I Miss The Days of TV Movie Events, Even Ones Like The Day After (1983)
Note: I selected The Day After as this week’s topic solely because my beloved hometown film festival is screening a documentary about it (it’s called Television Event) as their opening night film in one week. If you’re in or near Birmingham, you should attend this in-person event about a television event!
A few of my friends have been referring to Netflix original releases as “TV movies” for years now.
I pushed back against that take at first. It seemed pretty reductive. Yes, these movies are delivered straight to our televisions (or laptops, or tablets, or phones). And yes, more and more these days, Netflix originals are about on par with the TV movies of yesteryear. So I see their point.
My main retort has always been something like “Martin Scorsese and Alfonso Cuaron and the Coen Brothers and Ava DuVernay and David Fincher don’t make ‘TV movies.’” But I think there’s a bigger difference than the quality of the films here—it’s the ubiquity of the experience that’s missing.
Netflix films, aside from some obvious outliers, are a dime a dozen. We get at least a new one every week, usually on a Friday, and while some of them are entertaining, I feel like we tend to forget about most of them by Monday morning. But a good TV movie? One that captures the imagination of the nation? There’s nothing quite like it.
Now, I reached this earthly plane in 1986 and didn’t pay attention to movies until the 90s (babies are rarely cinephiles, I think). So by that time, TV movies were kinda on the way out. But I loved tuning in for miniseries events, especially Stephen King stuff—The Stand, Storm of the Century, that dreadful remake of The Shining (give me a break, I was 10). What they lacked in quality they made up for in marketability, and yes, I hate that I just typed that. But it’s kinda true.
And thanks to Cold War panic, the marketability of The Day After was through the roof.
It’s the highest-rated television film ever (at least as of 2009, but I’m pretty sure it hasn’t been dethroned since then), one that was broadcast in nearly 39 million homes and watched by more than 100 million Americans. 100 million! Think about that. Movies, especially original ones, are lucky to clear 100 million dollars, and this thing was basically seen by half the country.
And it’s a total bummer! God, I wish I could build a time machine just so I could go back to 1983 and watch The Day After with any white-picket-fence nuclear family. Even Ronald Reagan said the film was “very effective” and it left him “greatly depressed.” It apparently affected his policy decisions too, which is wild, but then again, it’s Ronald Reagan.
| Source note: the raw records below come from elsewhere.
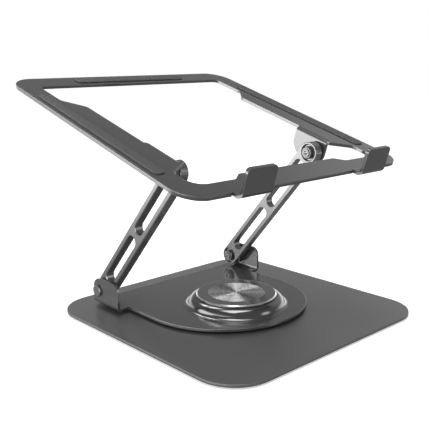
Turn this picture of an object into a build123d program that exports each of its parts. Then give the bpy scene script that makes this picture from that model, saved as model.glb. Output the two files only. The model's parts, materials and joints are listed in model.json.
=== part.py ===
from build123d import *
import math
import os

# Adjustable laptop stand: a sheet-metal base, a turntable plate with two ears, two friction arms and
# a sheet-metal tray with front hooks. Millimetres, +Z up, -Y towards the person who uses it, origin
# in the middle of the surface that the stand rests on.

# ---- general -------------------------------------------------------------------------------------
EDGE = 0.4                  # rounding of a sheet's edges
SHARP = 0.2                 # rounding of an outline's corner that looks sharp
RUNNING = 0.05              # clearance of a hole that turns on its shaft
SLIP = 0.04                 # clearance between faces that slide
CUT = 1.0                   # how far a cutting shape stands past the face that it cuts
BEND_BOX = 20.0             # side of the square that keeps a quarter of a bend
SIDES = {"left": -1, "right": 1}

# ---- base ----------------------------------------------------------------------------------------
BASE_WIDTH = 240.0
BASE_THICK = 2.5
BASE_CORNER = 34.5
FOOT_THICK = 1.5
FOOT_RADIUS = 11.0
FOOT_INSET = 30.0
FOOT_CHAMFER = 0.4
CENTRE_PAD_RADIUS = 38.0
BASE_TOP = FOOT_THICK + BASE_THICK

# ---- turntable plate -----------------------------------------------------------------------------
SWIVEL_THICK = 2.5
SWIVEL_GAP = 1.7
SWIVEL_HALF = 78.0
SWIVEL_NOSE_Y = 19.0
SWIVEL_TOP = BASE_TOP + SWIVEL_GAP + SWIVEL_THICK
EAR_INNER = 87.5
EAR_FRONT_Y = 58.5
EAR_REAR_Y = 96.2
EAR_TOP = BASE_TOP + 27.0
EAR_BEND = 2.0
EAR_FRONT_CORNER = 8.0
EAR_REAR_CORNER = 9.5
EAR_ROOT = 6.0
RELIEF_RADIUS = 1.5
RELIEF_OUT = 0.4

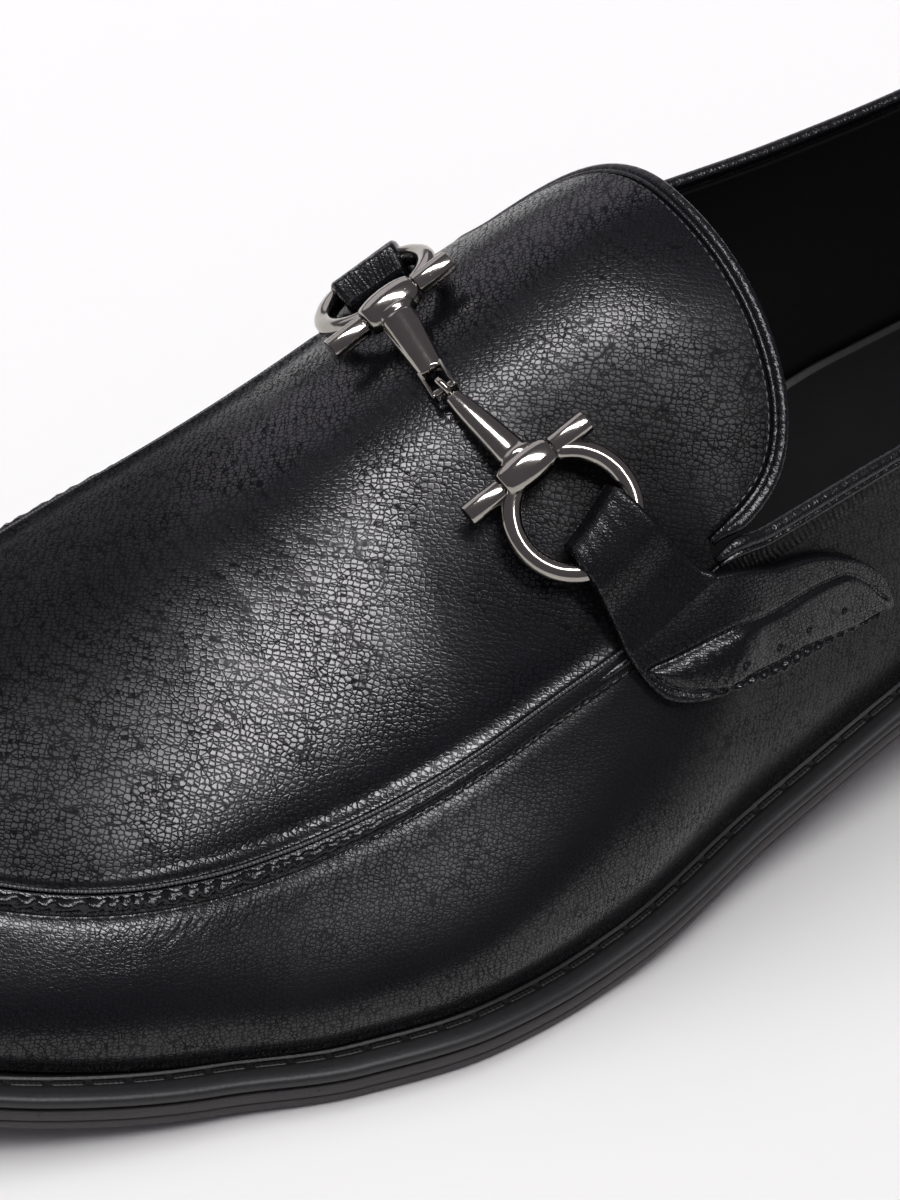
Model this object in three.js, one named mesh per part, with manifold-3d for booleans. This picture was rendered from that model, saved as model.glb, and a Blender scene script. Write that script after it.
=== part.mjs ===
// A leather loafer with a raised seam round its plug and a snaffle bit strapped across the instep.
// It is the left shoe. Lengths are in millimetres, the toe points to +X, the outer side to +Y, up is +Z.
// Every form is worked out along the shoe's length s, from the back of the heel, and the group
// then moves the whole shoe over the middle of its box.
import * as THREE from "three";
import { mergeVertices } from "three/addons/utils/BufferGeometryUtils.js";
import Module from "manifold-3d";

const wasm = await Module();
wasm.setup();

// Driving dimensions
const LENGTH = 300; // outsole, heel to toe
const BALL_WIDTH = 106; // outsole, as if both sides were widest at one place
const INSTEP_HEIGHT = 93; // floor to the ridge of the instep under the tongue's end
const COLLAR_HEIGHT = 88; // floor to the top of the piping at the back
const HEEL_HEIGHT = 20; // floor to the outsole at the heel's back
const TOE_SPRING = 12; // floor to the outsole at the toe's tip
const HEEL_LENGTH = 78; // heel block, back to breast
const OUTSOLE = 3.7; // thickness
const WELT = 2.2; // thickness
const WELT_WIDTH = 9; // across the strip, half of it under the upper
const WELT_SHOWING = 5; // rim to upper
const INSOLE = 3; // thickness
const WALL = 2; // upper's leather and lining together
const PIPING = 2.9; // diameter of the bound edges
const GAP = 0.3; // clearance between pieces that touch
const EDGE_GROOVE = 0.6; // depth of the line round the outsole's edge
const SEAM_LIP = 1.1; // height of the plug's edge above the leather
const SEAM_BAND = 4.5; // width of the raised edge
const TONGUE_LENGTH = 19; // from the seam's end back to the tongue's edge
const STRAP = 1.7; // thickness of the tabs that hold the bit
const RING = 20; // outer diameter of a bit ring
const RING_WIRE = 3.1; // diameter of its wire
const CHEEK_BAR = 22; // length of the bar across a ring
const BIT_SPAN = 36; // from one cheek bar to the other
const BIT_LIFT = 3.5; // middle of a ring above the leather
const EYE = 5.6; // outer diameter of the link's eyes
const EYE_WIRE = 1.5; // diameter of their wire

// A short table: names of its columns, then a row for each section
function table(names, rows) {
  const columns = {};
  names.split(" ").forEach((name, i) => {
    columns[name] = rows.map((row) => row[i]);
  });
  return columns;
}

// Outline of the sole: half widths as shares of the ball width
const PLAN = table("at inner outer", [
  [0, 0.3, 0.3],
  [0.06, 0.315, 0.32],
  [0.15, 0.32, 0.335],
  [0.25, 0.3, 0.355],
  [0.37, 0.27, 0.405],
  [0.47, 0.28, 0.455],
  [0.57, 0.335, 0.523],
  [0.66, 0.41, 0.547],
  [0.73, 0.435, 0.52],
  [0.8, 0.435, 0.465],
  [0.88, 0.41, 0.425],
  [0.94, 0.39, 0.41],
  [1, 0.37, 0.38],
]);

// Underside above the floor: shares of the heel height and of the toe spring
const RISE = table("at heel toe", [
  [0, 1, 0],
  [0.1, 0.98, 0],
  [0.25, 0.92, 0],
  [0.35, 0.68, 0],
  [0.45, 0.36, 0],
  [0.55, 0.1, 0],
  [0.62, 0, 0],
  [0.73, 0, 0],
  [0.8, 0, 0.1],
  [0.88, 0, 0.34],
  [0.94, 0, 0.64],
  [1, 0, 1],
]);

// Last above the plug: height of its ridge, and how far each side has dropped at a third of the
// ball width from the ridge, all as shares of the instep height
const TOP = table("at ridge outer inner", [
  [0.38, 1.021, 0.15, 0.237],
  [0.48, 0.909, 0.134, 0.28],
  [0.56, 0.781, 0.167, 0.263],
  [0.64, 0.648, 0.167, 0.204],
  [0.72, 0.566, 0.16, 0.183],
  [0.8, 0.501, 0.146, 0.165],
  [0.86, 0.446, 0.14, 0.151],
  [0.92, 0.366, 0.129, 0.14],
  [1, 0.237, 0.129, 0.129],
]);
const RIDGE_SIDE = -0.071; // ridge off the middle line, a share of the ball width
const DROP_AT = 0.33; // where the drop is given, a share of the ball width
const CROWN = 2.1; // power of the rounded section

// Upper edge of the side wall, which is the collar and then the raised seam:
// half widths as shares of the ball width, and the collar's height as a share of its height behind
const EDGE = table("at inner outer height", [
  [0.03, 0.236, 0.236, 1],
  [0.1, 0.269, 0.269, 0.943],
  [0.2, 0.278, 0.292, 0.841],
  [0.3, 0.294, 0.311, 0.79],
  [0.4, 0.323, 0.336, 0.75],
  [0.5, 0.349, 0.351, 0.693],
  [0.6, 0.338, 0.336, 0.6],
  [0.7, 0.333, 0.323, 0.5],
  [0.8, 0.294, 0.297, 0.45],
  [0.88, 0.266, 0.279, 0.4],
  [1, 0.245, 0.264, 0.35],
]);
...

The film itself isn’t very plot-driven; it’s more like a two-hour PSA about nuclear war. We follow various characters for a while as they do various things, and then a nuclear fallout happens, and they all become desperate or deranged or dead. My favorite thing about it is that it takes place in Lawrence, Kansas (and prominently features KU memorabilia). I love it when films and shows and books are set in Kansas or Nebraska. It’s as if to say “This story takes place in the very middle of the country, so it could happen to you!”
Actually, no, my favorite thing is this: The Day After called its shot like Babe Ruth pointing at the damn bleachers.
At one point, some guy is watching a TV news report about the incoming Soviet missiles, and somebody isn’t taking it seriously. So he says “You think they’re making this up? You think this is ‘War of the Worlds’ or something?” I gotta give credit to Edward Hume, somewhat of a TV movie screenplay savant (he got an Emmy nomination for this!), for that one. He knew this film would make waves.
Of course, it wasn’t quite the same as Orson Welles’ infamous radio broadcast. Mostly because anyone who watched The Day After could look outside their window, see a missile-less sky, and feel (temporarily) reassured that all wasn’t lost (yet). But an entire nation was shook. And most importantly, they were shook together.
I wish that happened more often, even if collective anxiety was the order of the day. Social media is a thing now, and such collective experiences could be amplified in a remarkable way. (Remember those five beautiful weeks where we all watched The Last Dance together? I loved that so much. Give me more of that, please.)
For now, at least we all have Netflix. Let me know if y’all wanna watch The Kissing Booth 3 together or something.
The Day After is available in full on YouTube. It has millions of views, so it’s probably legal to watch it.